──────── Recorded information ────────

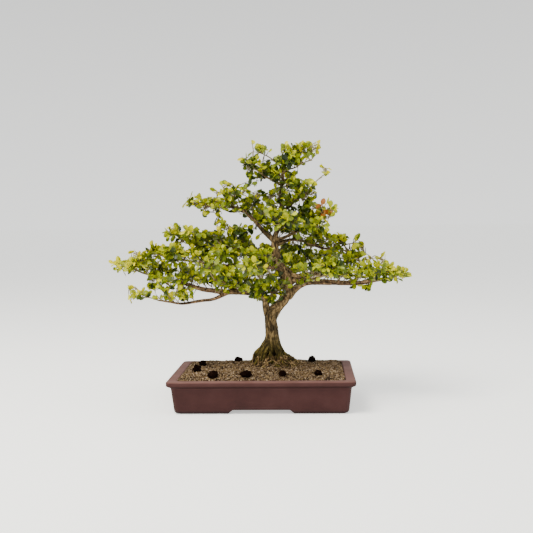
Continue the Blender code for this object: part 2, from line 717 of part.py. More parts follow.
def branchlet_plan():
    """Every branchlet: its name, foot, the place it reaches to, and each shoot's swing from the
    stem, rise and roll."""
    plan = []
    for number, (limb, (radius, tip_radius, reaches, route)) in enumerate(LIMBS.items()):
        draw = random.Random(100 + number)
        for i, reach in enumerate(reaches, start=1):
            at_tip = i == len(reaches)
            foot = Vector(route[-1]) if at_tip else branchlet_foot(route, Vector(reach))
            swing = TIP_SIDE_SWING if at_tip else SIDE_SWING
            shoots = []
            for turn in (0, 1, -1):
                shoots.append((turn * swing + draw.uniform(-1, 1) * SWING_JITTER,
                               SIDE_RISE * abs(turn) + draw.uniform(-1, 1) * SWING_JITTER,
                               draw.choice((0, SIDE_ROLL)) + draw.uniform(-1, 1) * ROLL_JITTER))
            plan.append((f"spray_{limb}_{i}", foot, Vector(reach), shoots))
    return plan


def clear_start(wood, foot, aim, across, normal):
    """The first place along aim where the stem's end stands clear of the wood."""
    half_width = across * STEM_WIDTH / 2
    half_depth = normal * STEM_DEPTH / 2
    offsets = [sx * half_width + sy * half_depth for sx in (-1, 0, 1) for sy in (-1, 0, 1)]
    hit = wood.ray_cast(foot, aim)
    distance = (hit[0] - foot).length if hit[0] else 0.0
    while True:
        place = foot + aim * distance
        if min(wood.find_nearest(place + offset)[3] for offset in offsets) >= FIT:
            return place
        distance += 0.0001


def fitted_shoots(start, aim, length, wanted, taken):
    """The branchlet's shoots, each turned so that it touches nothing that is already there, and
    the number of leaves on them."""
    shoots = []
    azimuth = math.atan2(aim.y, aim.x)
    stem_rise = math.asin(aim.z)
    for (swing, rise, roll), pairs in zip(wanted, SHOOT_PAIRS):
        found = None
        for sideways, upward, about in TRIED_TURNS:
            turned = azimuth + swing + math.radians(sideways)
            direction = heading(turned, STEM_RISE_KEPT * stem_rise + rise + math.radians(upward))
            normal = faced(direction, roll + math.radians(about))
            tried = shoots + [(direction, normal, pairs)]
            mesh = branchlet_surface(start, aim, length, tried, TEST_SPARE)
            surface, faces = thickened(mesh, STEM_DEPTH + 2 * TEST_SPARE)
            bpy.data.meshes.remove(mesh)
            if not crosses_itself(surface, faces) and not any(surface.overlap(other) for other in taken):
                found = tried[-1]
                break
        if found is None and not shoots:
            return [], 0
        shoots.append(found or (aim, faced(aim, 0), 0))
    return shoots, sum(2 * pairs + 1 for direction, normal, pairs in shoots if pairs)


def make_branchlet(name, foot, reach, wanted, wood, taken, finish):
    """One branchlet as a solid, aimed a little past reach's side where that leaves it more room."""
    best = ([], 0)
    everything = sum(2 * pairs + 1 for pairs in SHOOT_PAIRS)
    for sideways, upward, about in TRIED_TURNS:
        aim = (reach - foot).normalized()
        azimuth = math.atan2(aim.y, aim.x) + math.radians(sideways)
        aim = heading(azimuth, math.asin(aim.z) + math.radians(upward))
        length = max((reach - foot).length - END_SHOOT_REACH, SHORTEST_STEM)
        normal = faced(aim, 0)
        start = clear_start(wood, foot, aim, aim.cross(normal), normal)
        length = max(length - (start - foot).length, SHORTEST_STEM)
        shoots, count = fitted_shoots(start, aim, length, wanted, taken)
        if count > best[1]:
            best = (shoots, count)
            placed = (start, aim, length)
        if count == everything:
            break
    shoots, count = best
    spray = new_object(name, branchlet_surface(*placed, shoots), PARTS, finish)
    spray.vertex_groups.new(name="depth")
    solid = spray.modifiers.new("depth", "SOLIDIFY")
    solid.thickness = STEM_DEPTH
    solid.offset = 0
    solid.vertex_group = "depth"
    return spray, count


def make_foliage(wood_object, finish):
    wood = surface_of(wood_object)
    taken = [wood]
    total = 0
    for name, foot, reach, wanted in branchlet_plan():
        spray, count = make_branchlet(name, foot, reach, wanted, wood, taken, finish)
        taken.append(surface_of(spray))
        total += count
        if count < sum(2 * pairs + 1 for pairs in SHOOT_PAIRS):
            print(name, "leaves", count)
    print("leaves", total)


# Fertiliser cakes


def make_cake(name, x, y, size, height, soil, finish, draw):
    """A rough lump, tilted as the soil slopes and lowered until it all but touches it."""
    bm = bmesh.new()
    bmesh.ops.create_cube(bm, size=1.7)
    bmesh.ops.subdivide_edges(bm, edges=bm.edges[:], cuts=1, use_grid_fill=True)
    for vertex in bm.verts:
        vertex.co *= min(1.0, 1.0 / vertex.co.length) * draw.uniform(*CAKE_ROUGHNESS)
        vertex.co.z = max(vertex.co.z, -CAKE_FLAT)
        vertex.co.x *= size / 2
        vertex.co.y *= size / 2 * CAKE_NARROWING
        vertex.co.z *= height / (1 + CAKE_FLAT)
    half = size / 2
    rise_x = soil_height(x + half, y) - soil_height(x - half, y)
    rise_y = soil_height(x, y + half) - soil_height(x, y - half)
    tilt = UP.rotation_difference(Vector((-rise_x, -rise_y, size))).to_matrix()
    turn = tilt @ Matrix.Rotation(draw.uniform(0, math.pi), 3, "Z")
    bmesh.ops.rotate(bm, verts=bm.verts[:], cent=(0, 0, 0), matrix=turn)
    bmesh.ops.triangulate(bm, faces=bm.faces[:])
    cake = new_object(name, mesh_of(bm, name), PARTS, finish)
    faces = [tuple(face.vertices) for face in cake.data.polygons]
    z = soil_height(x, y) + height
    while True:
        places = [vertex.co + Vector((x, y, z)) for vertex in cake.data.vertices]
        if BVHTree.FromPolygons(places, faces).overlap(soil):
            break
        z -= 0.0001
    cake.location = (x, y, z + FIT)


def make_all():
    clay = material("clay", (0.115, 0.042, 0.036), 0.75)
    grains = material("soil_grains", (0.27, 0.185, 0.10), 0.95)
    bark = material("bark", (0.115, 0.075, 0.042), 0.85)
    leaves = material("leaves", (0.16, 0.24, 0.035), 0.45)
    pressed = material("pressed_meal", (0.012, 0.009, 0.008), 0.9)
    make_tray(clay)
    soil = make_soil(grains)
    wood = make_wood(bark)
    make_foliage(wood, leaves)
    draw = random.Random(8)
    ground = surface_of(soil)
    for number, (x, y, size, height) in enumerate(CAKES, start=1):
        make_cake(f"fertiliser_cake_{number}", x, y, size, height, ground, pressed, draw)


make_all()
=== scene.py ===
# %% [markdown]
# # A boxwood bonsai in a clay tray
#
# A bonsai is a real tree kept small: here a boxwood with a thick flared foot, a trunk that bends
# once, and flat tiers of twigs. The solid model that this notebook loads has every piece at its
# true size, but it is plain. The cells below dress it, one piece at a time, and the solids stay
# in the file as the frame that everything is measured from.

# %% Load the solid model
import math
import random

import bmesh
import bpy
import numpy as np
from mathutils import Matrix, Vector, kdtree, noise
from mathutils.bvhtree import BVHTree


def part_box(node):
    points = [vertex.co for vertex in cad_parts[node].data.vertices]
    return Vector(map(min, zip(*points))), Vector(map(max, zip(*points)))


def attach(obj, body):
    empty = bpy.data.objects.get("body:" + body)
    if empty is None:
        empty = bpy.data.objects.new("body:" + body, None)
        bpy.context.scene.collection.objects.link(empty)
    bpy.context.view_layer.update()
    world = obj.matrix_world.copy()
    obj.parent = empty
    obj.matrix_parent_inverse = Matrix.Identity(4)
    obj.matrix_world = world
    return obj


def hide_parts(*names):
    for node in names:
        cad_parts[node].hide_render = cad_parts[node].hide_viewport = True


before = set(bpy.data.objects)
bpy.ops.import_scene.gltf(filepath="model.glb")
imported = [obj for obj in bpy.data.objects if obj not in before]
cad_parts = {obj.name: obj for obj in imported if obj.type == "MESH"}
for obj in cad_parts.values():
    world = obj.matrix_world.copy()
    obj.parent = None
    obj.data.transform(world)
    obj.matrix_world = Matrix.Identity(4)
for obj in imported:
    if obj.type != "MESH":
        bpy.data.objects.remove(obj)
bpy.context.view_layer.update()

UP = Vector((0, 0, 1))

# %% [markdown]
# ## The camera
#
# The camera stands about 1.4 m away and a little above the tray, as a photographer would to show
# the tree's front. Its place comes from the tray: the four corners of the rim are a rectangle of
# known size, so only one place and one lens show them as the picture does. A slight roll is kept
# too, because nobody holds a camera quite level.

# %% Camera
CAMERA_PLACE = Vector((0.0772, -1.3923, 0.3074))
CAMERA_TURN = math.radians(2.874)
CAMERA_DIP = math.radians(3.255)
CAMERA_ROLL = math.radians(-0.822)
LENS = 56.53


def new_object(name, data):
    """A new object in the scene, which shows the given mesh, light or camera."""
    thing = bpy.data.objects.new(name, data)
    bpy.context.scene.collection.objects.link(thing)
    return thing


def add_camera():
    data = bpy.data.cameras.new("camera")
    data.lens = LENS
    camera = new_object("camera", data)
    turn = Matrix.Rotation(CAMERA_TURN, 4, "Z") @ Matrix.Rotation(math.pi / 2 - CAMERA_DIP, 4, "X")
    camera.matrix_world = Matrix.Translation(CAMERA_PLACE) @ turn @ Matrix.Rotation(CAMERA_ROLL, 4, "Z")
    bpy.context.scene.camera = camera
    return camera


print("camera at", add_camera().location[:])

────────

What to do: Beginning at the top of the data, extract each line through the line containing "distance += 0.0001" and return those lines exactly, with nothing added.

The result:
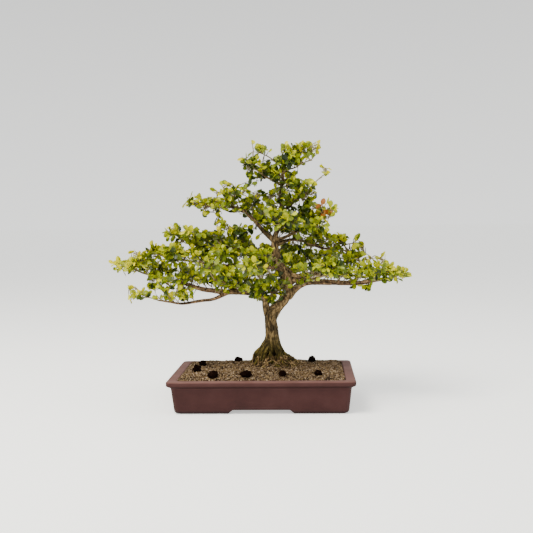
Continue the Blender code for this object: part 2, from line 717 of part.py. More parts follow.
def branchlet_plan():
    """Every branchlet: its name, foot, the place it reaches to, and each shoot's swing from the
    stem, rise and roll."""
    plan = []
    for number, (limb, (radius, tip_radius, reaches, route)) in enumerate(LIMBS.items()):
        draw = random.Random(100 + number)
        for i, reach in enumerate(reaches, start=1):
            at_tip = i == len(reaches)
            foot = Vector(route[-1]) if at_tip else branchlet_foot(route, Vector(reach))
            swing = TIP_SIDE_SWING if at_tip else SIDE_SWING
            shoots = []
            for turn in (0, 1, -1):
                shoots.append((turn * swing + draw.uniform(-1, 1) * SWING_JITTER,
                               SIDE_RISE * abs(turn) + draw.uniform(-1, 1) * SWING_JITTER,
                               draw.choice((0, SIDE_ROLL)) + draw.uniform(-1, 1) * ROLL_JITTER))
            plan.append((f"spray_{limb}_{i}", foot, Vector(reach), shoots))
    return plan


def clear_start(wood, foot, aim, across, normal):
    """The first place along aim where the stem's end stands clear of the wood."""
    half_width = across * STEM_WIDTH / 2
    half_depth = normal * STEM_DEPTH / 2
    offsets = [sx * half_width + sy * half_depth for sx in (-1, 0, 1) for sy in (-1, 0, 1)]
    hit = wood.ray_cast(foot, aim)
    distance = (hit[0] - foot).length if hit[0] else 0.0
    while True:
        place = foot + aim * distance
        if min(wood.find_nearest(place + offset)[3] for offset in offsets) >= FIT:
            return place
        distance += 0.0001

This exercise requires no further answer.